Data-driven design of a new class of rare-earth free permanent magnets
Alena Vishina, Daniel Hedlund, Vitalii Shtender, Erna K. Delczeg-Czirjak, Simon R. Larsen, Olga Yu. Vekilova, Shuo Huang, Levente Vitos, Peter Svedlindh, Martin Sahlberg, Olle Eriksson, Heike C. Herper
TL;DR
This work demonstrates a data‑driven approach to discovering rare‑earth‑free permanent magnets by integrating high‑throughput DFT screening with experimental synthesis and characterization. The authors identify Co$_3$Mn$_2$Ge as a promising MgZn$_2$‑type magnet with predicted $M_S=1.71$ T, $K_U\approx1.44$ MJ/m^3, and $T_C\approx700$ K, and validate key magnetic properties experimentally while revealing a pronounced disorder‑induced easy‑cone anisotropy.
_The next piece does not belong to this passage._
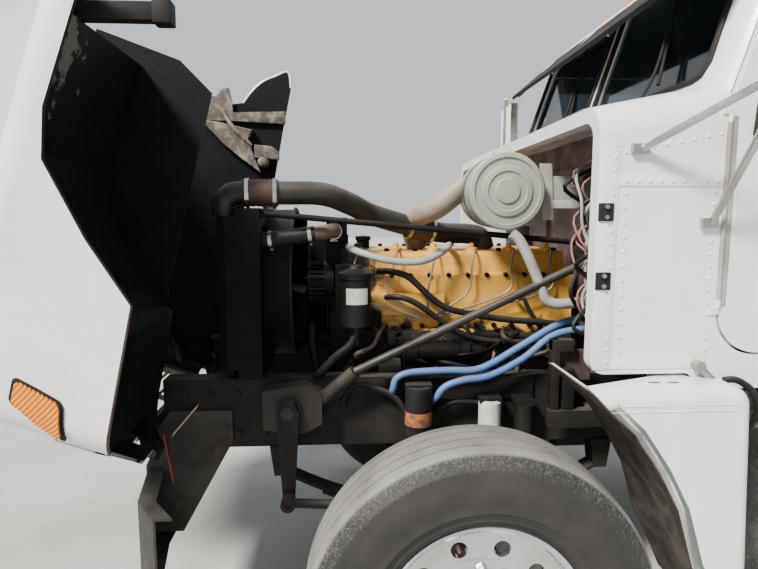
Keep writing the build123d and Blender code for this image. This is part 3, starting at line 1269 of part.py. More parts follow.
def dump_bed():
    """The steel bed: floor on sills, ribbed sides, headboard, cab guard, and the hinge lugs."""
    floor_low = BED_FLOOR
    out = BED_HALF - 40
    floor = block((BED_REAR_X, BED_FRONT_X), (-out, out), (floor_low, floor_low + BED_FLOOR_THICK))
    wall = slab_side([
        (BED_REAR_X, floor_low), (BED_FRONT_X, floor_low), (BED_FRONT_X, BED_TOP), (BED_REAR_X + 120, BED_TOP),
        (BED_REAR_X + 70, GATE_PIN_Z + 40), (GATE_PIN_X - 28, GATE_PIN_Z + 40), (GATE_PIN_X - 28, GATE_PIN_Z - 40),
        (BED_REAR_X, GATE_PIN_Z - 110),
    ], out - BED_WALL, out)
    rail = block((BED_REAR_X + 120, BED_FRONT_X), (out - BED_WALL - 25, out + 38), (BED_TOP - 90, BED_TOP))
    curb = block((BED_REAR_X, BED_FRONT_X), (out - 5, out + 30), (floor_low, floor_low + 110))
    side_parts = wall + rail + curb
    pitch = (BED_FRONT_X - BED_REAR_X - 80) / (POSTS - 1)
    for post in range(POSTS):
        x = BED_REAR_X + 40 + post * pitch
        side_parts += slab_top([
            (x - 40, out - 2), (x + 40, out - 2), (x + 26, BED_HALF), (x - 26, BED_HALF),
        ], floor_low + 20, BED_TOP - 40)
    pin = rod((GATE_PIN_X, out - 5, GATE_PIN_Z), (GATE_PIN_X, out - 80, GATE_PIN_Z), 14)
    side_parts += pin
    head = block((BED_FRONT_X - BED_WALL, BED_FRONT_X), (-out, out), (floor_low, BED_TOP))
    head += block((BED_FRONT_X - BED_WALL, BED_FRONT_X), (-BED_GUARD_HALF, BED_GUARD_HALF), (BED_TOP - 1, BED_GUARD_Z))
    guard = block((BED_FRONT_X - BED_WALL, BED_GUARD_X), (-BED_GUARD_HALF, BED_GUARD_HALF),
                  (BED_GUARD_Z - 6, BED_GUARD_Z + 14))
    guard += block((BED_GUARD_X - 30, BED_GUARD_X), (-BED_GUARD_HALF, BED_GUARD_HALF),
                   (BED_GUARD_Z - 50, BED_GUARD_Z + 14))
    sill = slab_side([
        (BED_FRONT_X - 60, RAIL_TOP + RUN), (BED_FRONT_X - 60, floor_low + 1), (BED_HINGE_X - 80, floor_low + 1),
        (BED_HINGE_X - 80, BED_HINGE_Z - 20), (BED_HINGE_X - 55, BED_HINGE_Z - 68),
        (BED_HINGE_X, RAIL_TOP + RUN + 4), (BED_HINGE_X + 60, RAIL_TOP + RUN),
    ], SILL_OUT - SILL_THICK, SILL_OUT)
    sill -= rod((BED_HINGE_X, SILL_OUT - SILL_THICK - 1, BED_HINGE_Z), (BED_HINGE_X, SILL_OUT + 1, BED_HINGE_Z),
                BED_PIN_R + PIN_RUN)
    well_low = BED_FLOOR - 95
    recess = slab_side([
        (BED_FRONT_X + 1, well_low), (BED_FRONT_X - RECESS_DEPTH, well_low), (BED_FRONT_X + 1, RECESS_TOP),
    ], -RECESS_HALF, RECESS_HALF)
    casing = slab_side([
        (BED_FRONT_X - 1, floor_low + 1), (BED_FRONT_X - RECESS_DEPTH - 12, floor_low + 1),
        (BED_FRONT_X - 1, RECESS_TOP + 36),
    ], -RECESS_HALF - 12, RECESS_HALF + 12)
    whole = floor + head + guard + side_parts + mirrored(side_parts) + sill + mirrored(sill) + casing
    whole -= recess
    for x in bed_cross_sills():
        whole += block((x - 30, x + 30), (-out + 20, out - 20), (floor_low - 85, floor_low + 1))
    for _, side in SIDES:
        lug = slab_side([
            (BED_FRONT_X - 2, HOIST_TOP_Z - 40), (BED_FRONT_X - 2, HOIST_TOP_Z + 120),
            (HOIST_X + 45, HOIST_TOP_Z + 40), (HOIST_X + 45, HOIST_TOP_Z - 40),
        ], HOIST_EYE_HALF + SEAT, HOIST_EYE_HALF + 22)
        lug += rod((HOIST_X, HOIST_EYE_HALF + 20, HOIST_TOP_Z), (HOIST_X, HOIST_EYE_HALF + 34, HOIST_TOP_Z), 30)
        whole += sided(lug, side)
    return whole


def bed_cross_sills():
    """Where the beams across under the bed's floor stand."""
    count = 8
    first = BED_FRONT_X - RECESS_DEPTH - 60
    last = BED_HINGE_X + 170
    return [first + (last - first) * number / (count - 1) for number in range(count)]


def tailgate():
    """The tailgate, hung from the two pins at its top, with level and upright ribs."""
    front = BED_REAR_X - RUN
    out = BED_HALF - 40
    plate = block((front - 12, front), (-out, out), (BED_FLOOR + 10, BED_TOP - 95))
    frame = block((front - GATE_THICK, front), (-out, out), (BED_FLOOR, BED_TOP - 90))
    frame -= block((front - GATE_THICK - 1, front - 10), (-out + 60, out - 60), (BED_FLOOR + 70, BED_TOP - 160))
    whole = plate + frame
    for y in (-out / 3, out / 3):
        whole += block((front - GATE_THICK + 4, front - 5), (y - 30, y + 30), (BED_FLOOR + 60, BED_TOP - 150))
    middle = (BED_FLOOR + BED_TOP - 90) / 2
    whole += block((front - GATE_THICK + 6, front - 5), (-out + 50, out - 50), (middle - 30, middle + 30))
    for _, side in SIDES:
        y = (out - BED_WALL - RUN - 34, out - BED_WALL - RUN)
        ear = slab_side([
            (GATE_PIN_X - 26, BED_TOP - 100), (GATE_PIN_X - 26, GATE_PIN_Z + 22), (GATE_PIN_X + 26, GATE_PIN_Z + 22),
            (GATE_PIN_X + 26, BED_TOP - 100),
        ], *y)
        ear -= rod((GATE_PIN_X, y[0] - 1, GATE_PIN_Z), (GATE_PIN_X, y[1] + 1, GATE_PIN_Z), 14 + PIN_RUN)
        whole += sided(ear, side)
    return whole


def bed_hinges():
    """The ears on the rails' rear ends, with the pins that the bed turns on."""
    near = RAIL_OUT + SEAT
    ear = slab_side([
        (BED_HINGE_X - 60, RAIL_BOTTOM + 60), (BED_HINGE_X - 60, BED_HINGE_Z), (BED_HINGE_X - 30, BED_HINGE_Z + 52),
        (BED_HINGE_X + 30, BED_HINGE_Z + 52), (BED_HINGE_X + 60, BED_HINGE_Z), (BED_HINGE_X + 60, RAIL_BOTTOM + 60),
    ], near, near + 25)
    pin = rod((BED_HINGE_X, near + 24, BED_HINGE_Z), (BED_HINGE_X, SILL_OUT - SILL_THICK - 8, BED_HINGE_Z), BED_PIN_R)
    return both(ear + pin)


HOIST_EYE_HALF = 30.0
HOIST_FIT = 0.5
HOIST_FOOT_HALF = 34.0
BARREL_TOP = 2240.0


def hoist_tube_radius(stage):
    """The outer radius of a hoist tube, the barrel being stage 0."""
    return HOIST_R - stage * (HOIST_WALL + HOIST_FIT)


def hoist_mount():
    """The two cheeks on a crossmember that carry the hoist's foot, with its pin."""
    top = RAIL_TOP - CROSSMEMBERS[2][2] - 1
    cheek = slab_side([
        (HOIST_X - 44, top), (HOIST_X + 44, top), (HOIST_X + 44, HOIST_Z - 10), (HOIST_X + 20, HOIST_Z + 30),
        (HOIST_X - 20, HOIST_Z + 30), (HOIST_X - 44, HOIST_Z - 10),
    ], HOIST_FOOT_HALF + RUN, HOIST_FOOT_HALF + RUN + 20)
    pin = rod((HOIST_X, -HOIST_FOOT_HALF - RUN - 19, HOIST_Z), (HOIST_X, HOIST_FOOT_HALF + RUN + 19, HOIST_Z), 22)
    return cheek + mirrored(cheek) + pin


def hoist_barrel():
    """The hoist's outer tube, closed below by its foot."""
    foot = slab_side([
        (HOIST_X - 40, HOIST_Z), (HOIST_X - 28, HOIST_Z - 30), (HOIST_X + 28, HOIST_Z - 30), (HOIST_X + 40, HOIST_Z),
        (HOIST_X + 40, HOIST_Z + 60), (HOIST_X - 40, HOIST_Z + 60),
    ], -HOIST_FOOT_HALF, HOIST_FOOT_HALF)
    foot -= rod((HOIST_X, -HOIST_FOOT_HALF - 1, HOIST_Z), (HOIST_X, HOIST_FOOT_HALF + 1, HOIST_Z), 22 + PIN_RUN)
    cap = rod((HOIST_X, 0, HOIST_Z + 48), (HOIST_X, 0, HOIST_Z + 66), HOIST_R)
    body = tube((HOIST_X, 0, HOIST_Z + 65), (HOIST_X, 0, BARREL_TOP), HOIST_R, HOIST_WALL)
    return foot + cap + body


def hoist_stage(stage):
    """One moving tube of the hoist. The last is the rod with its eye."""
    low = HOIST_Z + 70
    top = BARREL_TOP + 8 * stage
    radius = hoist_tube_radius(stage)
    if stage < HOIST_STAGES:
        return tube((HOIST_X, 0, low), (HOIST_X, 0, top), radius, HOIST_WALL)
    shaft = rod((HOIST_X, 0, low), (HOIST_X, 0, top), radius)
    neck = rod((HOIST_X, 0, top - 1), (HOIST_X, 0, HOIST_TOP_Z), HOIST_EYE_HALF - 4)
    eye = rod((HOIST_X, -HOIST_EYE_HALF, HOIST_TOP_Z), (HOIST_X, HOIST_EYE_HALF, HOIST_TOP_Z), HOIST_EYE_R)
    return shaft + neck + eye


def rear_fittings():
    """The rear mud flaps with the arms that hold them off the bed's hinge ears, and the tail lamps."""
    ear_out = RAIL_OUT + 2 * SEAT + 25
    x = BED_HINGE_X + 30
    arm = block((x - 30, x + 10), (ear_out, BED_HALF - 20), (955, 995))
    flap = block((x - 16, x - 4), (REAR_TRACK / 2 - 310, BED_HALF - 25), (280, 960))
    lamp = block((FRAME_REAR - 50, FRAME_REAR - SEAT), (RAIL_OUT - 84, RAIL_OUT), (RAIL_BOTTOM + 30, RAIL_BOTTOM + 190))
    return group(both(arm + flap), both(lamp))


def assembly():
    """Every sub-part by name."""
    parts = {
        "frame_rails": frame_rails(),
        "crossmembers": crossmembers(),
        "front_bumper": front_bumper(),
        "suspension": group(front_springs(), rear_suspension()),
        "front_axle": front_axle(),
        "steering_gear": steering_gear(),
        "pitman_arm": pitman_arm(),
        "drag_link": drag_link(),
        "tie_rod": tie_rod(),
        "drive_axles": tandem_axles(),
        "driveline": driveline(),
        "engine": engine(),
        "engine_front": engine_front(),
        "filters": group(fuel_can(), filters()),
        "radiator": group(radiator(), stay_rods()),
        "fan": fan(),
        "charge_pipe": charge_pipe(),
        "coolant_hoses": coolant_hoses(),
        "air_cleaner": air_cleaner(),
        "exhaust_stack": exhaust_stack(),
        "fuel_tank": fuel_tank(),
        "battery_box": battery_box(),
        "cab_shell": cab_shell(),
        "cab_glass": cab_glass(),
        "firewall": firewall(),
        "visor": visor(),
        "cab_interior": cab_interior(),
        "frame_brackets": group(cab_mounts(), bed_hinges()),
        "mirrors": mirrors(),
        "quarter_fenders": quarter_fenders(),
        "hood_shell": hood_shell(),
        "hood_liners": hood_liners(),
        "grille": grille(),
        "head_lamps": head_lamps(),
        "dump_bed": dump_bed(),
        "tailgate": tailgate(),
        "hoist_barrel": hoist_barrel(),
        "rear_fittings": rear_fittings(),
    }
    for stage in range(1, HOIST_STAGES):
        parts[f"hoist_stage_{stage}"] = hoist_stage(stage)
    parts["hoist_rod"] = hoist_stage(HOIST_STAGES)
    for name, side in SIDES:
        parts[f"door_{name}"] = door(side)
        parts[f"door_glass_{name}"] = door_glass(side)
        parts[f"knuckle_{name}"] = knuckle(side)
        parts[f"tyre_front_{name}"], parts[f"rim_front_{name}"] = front_wheel(side)
        for place, x in zip(("mid", "rear"), tandem_places()):
            parts[f"tyres_{place}_{name}"], parts[f"rims_{place}_{name}"] = dual_wheel(x, side)
    return parts


def main():
    """Builds the truck, puts its origin under its middle and writes one file for each sub-part."""
    parts = assembly()
    boxes = [part.bounding_box() for part in parts.values()]
    middle = (min(box.min.X for box in boxes) + max(box.max.X for box in boxes)) / 2
    os.makedirs("parts", exist_ok=True)
    for name, part in parts.items():
        export_step(Pos(-middle, 0, 0) * part, f"parts/{name}.step")
    print("parts", len(parts), "shifted by", round(-middle, 3))


main()
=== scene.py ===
"""Dresses a tandem-axle dump truck with its hood tilted open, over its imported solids.

Sizes are in metres and measured as on the truck: X forward from the front axle, Y to the truck's
left and Z up from the ground. Points and sections were measured in the photo, or chosen where it
shows nothing. Form.data and Pattern.make shift them into the frame.
"""

import logging
import math
import random
from dataclasses import dataclass, field
from enum import Enum
from typing import Callable, Iterable, Sequence

import bmesh
import bpy
from mathutils import Matrix, Vector


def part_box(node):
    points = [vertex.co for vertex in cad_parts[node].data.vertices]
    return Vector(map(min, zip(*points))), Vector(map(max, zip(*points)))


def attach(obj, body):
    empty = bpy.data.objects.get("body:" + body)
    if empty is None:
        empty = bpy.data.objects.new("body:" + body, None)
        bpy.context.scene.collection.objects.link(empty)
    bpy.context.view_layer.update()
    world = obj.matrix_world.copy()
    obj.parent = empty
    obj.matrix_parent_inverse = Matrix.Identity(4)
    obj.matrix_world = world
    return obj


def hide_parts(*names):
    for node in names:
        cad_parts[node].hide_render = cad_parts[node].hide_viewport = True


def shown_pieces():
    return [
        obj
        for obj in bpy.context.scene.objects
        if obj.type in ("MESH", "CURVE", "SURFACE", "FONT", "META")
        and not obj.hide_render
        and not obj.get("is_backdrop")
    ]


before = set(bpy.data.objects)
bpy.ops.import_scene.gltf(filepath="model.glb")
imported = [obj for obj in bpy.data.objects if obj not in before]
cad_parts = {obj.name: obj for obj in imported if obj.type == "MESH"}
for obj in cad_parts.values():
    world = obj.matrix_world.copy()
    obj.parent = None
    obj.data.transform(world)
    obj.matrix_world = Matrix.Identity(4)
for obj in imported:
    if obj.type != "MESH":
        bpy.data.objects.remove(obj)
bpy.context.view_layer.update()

Colour = tuple[float, float, float]
Point = tuple[float, float, float]
Place = Sequence[float]
Route = Sequence[Place]
Profile = Sequence[tuple[float, float]]
Mesh = bpy.types.Mesh
Socket = bpy.types.NodeSocket
SHARP = math.radians(34)
MERGE = 1e-6
log = logging.getLogger("dump_truck")


def front_axle_x() -> float:
    """Where the front axle stands along the frame's X, in metres.

    Returns:
        The middle of the front axle's box.
    """
    low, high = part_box("front_axle")
    return (low.x + high.x) / 2


AXLE_X = front_axle_x()
TO_FRAME = Vector((AXLE_X, 0, 0))
HOOD_PIVOT = Vector((1.1, 0.0, 0.8))
HOOD_OPEN = math.radians(70)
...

Ab initio analysis shows that chemical disorder on Co–Ge sites reduces MAE and shifts magnetic behavior, while ordered variants recover higher MAE and $T_C$, suggesting routes to optimization via improved ordering; Ge substitution by neighboring elements indicates Co$_3$Mn$_2$Al and Co$_3$Mn$_2$Ga as additional promising RE‑free magnets. The study thus presents a coherent path from data mining to synthesis and demonstrates a new class of rare‑earth‑free magnets based on $T_3$Mn$_2$X MgZn$_2$ structures, with clear implications for tuning $M_S$, MAE, and $T_C$ through disorder control and chemical substitution.
Abstract
A new class of rare-earth-free permanent magnets is proposed. The parent compound of this class is Co$_3$Mn$_2$Ge, and its discovery is the result of first principles theory combined with experimental synthesis and characterisation. The theory is based on a high-throughput/data-mining search among materials listed in the ICSD database. From ab-initio theory of the defect free material it is predicted that the saturation magnetization is 1.71 T, the uniaxial magnetocrystalline anisotropy is 1.44 MJ/m$^3$, and the Curie temperature is 700 K. Co$_3$Mn$_2$Ge samples were then synthesized and characterised with respect to structure and magnetism. The crystal structure was found to be the MgZn$_2$-type, with partial disorder of Co and Ge on the crystallographic lattice sites. From magnetization measurements a saturation polarization of 0.86 T at 10 K was detected, together with a uniaxial magnetocrystalline anisotropy constant of 1.18 MJ/m$^3$, and the Curie temperature of $T_{\rm C}$ = 359 K. These magnetic properties make Co$_3$Mn$_2$Ge a very promising material as a rare-earth free permanent magnet, and since we can demonstrate that magnetism depends critically on the amount of disorder of the Co and Ge atoms, a further improvement of the magnetism is possible. From the theoretical works, a substitution of Ge by neighboring elements suggest two other promising materials - Co$_3$Mn$_2$Al and Co$_3$Mn$_2$Ga. We demonstrate here that the class of compounds based on $T_3$Mn$_2$X (T = Co or alloys between Fe and Ni; X=Ge, Al or Ga) in the MgZn$_2$ structure type, form a new class of rare-earth free permanent magnets with very promising performance.